The next day, drain the beans, put them in a very large pot, and add enough water to cover them by about 2 inches. Remove any loose, papery outer layers from the head of garlic and cut off about ¼ inch of the stem end to expose the cloves. Add the head of garlic and the sage to the pot.
Cook the beans gently over medium heat, adjusting the temperature so the water bubbles just occasionally. When the beans soften but are not quite tender, give them a taste. If more salt is needed, add it now so the beans will finish cooking in properly seasoned liquid. Continue cooking until they are soft and creamy. The time will vary, but I start checking them after 30 minutes and generally find that they’re done somewhere between 45 minutes and 1 hour 30 minutes.
Serve the beans warm with olive oil and black pepper. Or cool the beans, put them in a glass storage container, and add enough of their cooking liquid to fully submerge them. Store them in the refrigerator for up to a week.
Makes 6 cups
Note on the quick-soak method: Add the beans to a large pot and cover them with water by 4 inches. Salt the water, cover the pot, and bring to a boil over high heat. As soon as it reaches a boil, remove from the heat and let sit for 1 hour covered. Drain and rinse.
3 tablespoons extra virgin olive oil, plus more for serving
4 garlic cloves, halved lengthwise and thinly sliced (about 1 packed tablespoon)

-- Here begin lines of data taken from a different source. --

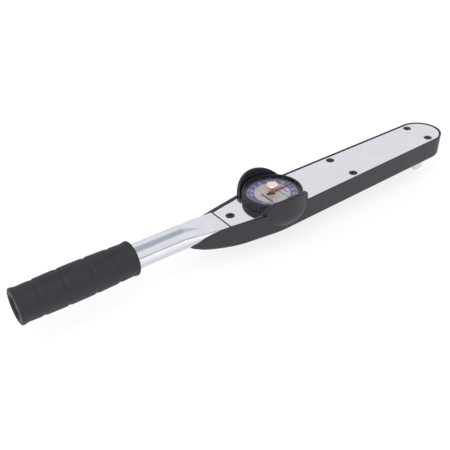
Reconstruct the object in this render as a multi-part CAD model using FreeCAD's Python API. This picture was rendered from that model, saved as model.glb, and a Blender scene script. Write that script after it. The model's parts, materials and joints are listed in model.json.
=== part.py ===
import FreeCAD, Part
import math
import os

# Dial torque wrench with a half-inch square drive, in millimetres.
# Origin: the drive axis, at the end face of the drive square.
# +X runs along the centreline (the handle lies on the -X side), +Z goes up through the dial.

V = FreeCAD.Vector
UP = V(0, 0, 1)
ORIGIN = V(0, 0, 0)

# Fits and clearances
RUN_FIT = 0.04             # radial play of a shaft or journal in its bush
FREE_GAP = 0.3             # gap between faces that move past each other
SEAT_GAP = 0.15            # gap around a part that drops into a pocket
THIN_GAP = 0.05            # gap between flat faces that turn on each other

# Drive square and head
SQUARE = 12.7
SQUARE_LENGTH = 16.0
SQUARE_EDGE = 0.9          # chamfer along the square's four edges and around its end
HUB_R = 11.0
HUB_LENGTH = 6.8           # round hub that shows between the square and the housing
HEAD_R = HUB_R + 1.6
YOKE_LENGTH = 32.0
YOKE_HALF = HEAD_R - 0.6
YOKE_TOP_WALL = 2.2
YOKE_PIN_X = (-14.0, -24.0)
YOKE_PIN_R = 2.5
JOURNAL_R = 7.0
CIRCLIP_THICK = 1.0
CIRCLIP_DEPTH = 0.8
CIRCLIP_R = HUB_R + 1.9
CIRCLIP_MOUTH = 5.0

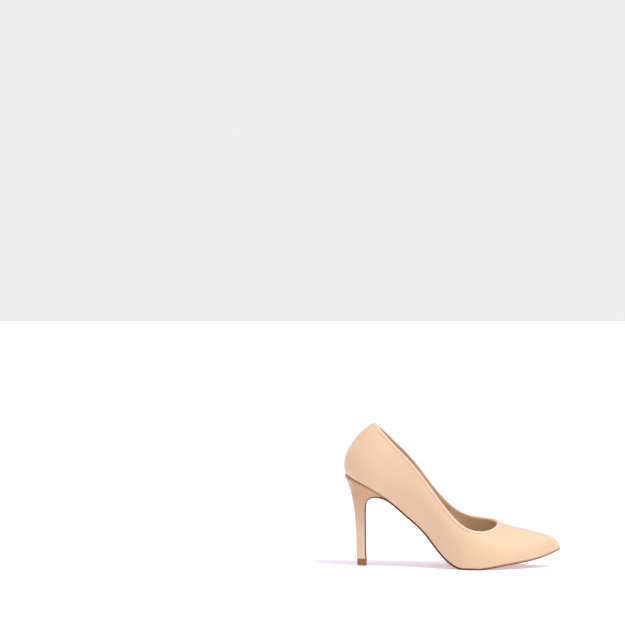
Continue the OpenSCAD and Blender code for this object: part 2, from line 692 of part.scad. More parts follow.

1 (28-ounce) can whole peeled tomatoes, roughly chopped, half the juice from the can reserved
Fine sea salt and freshly ground black pepper
2 tablespoons finely chopped fresh sage
2 tablespoons finely chopped fresh rosemary
4 cups cooked cannellini beans, or 2½ (15-ounce) cans cannellini beans, rinsed and drained
¼ cup bean cooking liquid or water
In a cold, large high-sided skilled, combine the olive oil and garlic, then turn the heat to high. As soon as the garlic shows the slightest tinge of brown, about 2 minutes in, stir in the tomatoes and the reserved juice. Add a pinch of salt and cook for 5 minutes to concentrate the flavours and reduce the liquid. Add the sage, rosemary, and a generous amount of pepper and cook for 1 minute.
Add the beans and their cooking liquid (or ¼ cup water, if using canned beans). Cook until there’s no liquid pooling on the bottom of the pan and the sauce coats and sticks to the beans, about 5 minutes. Serve warm, dressed with pepper and a drizzle of olive oil.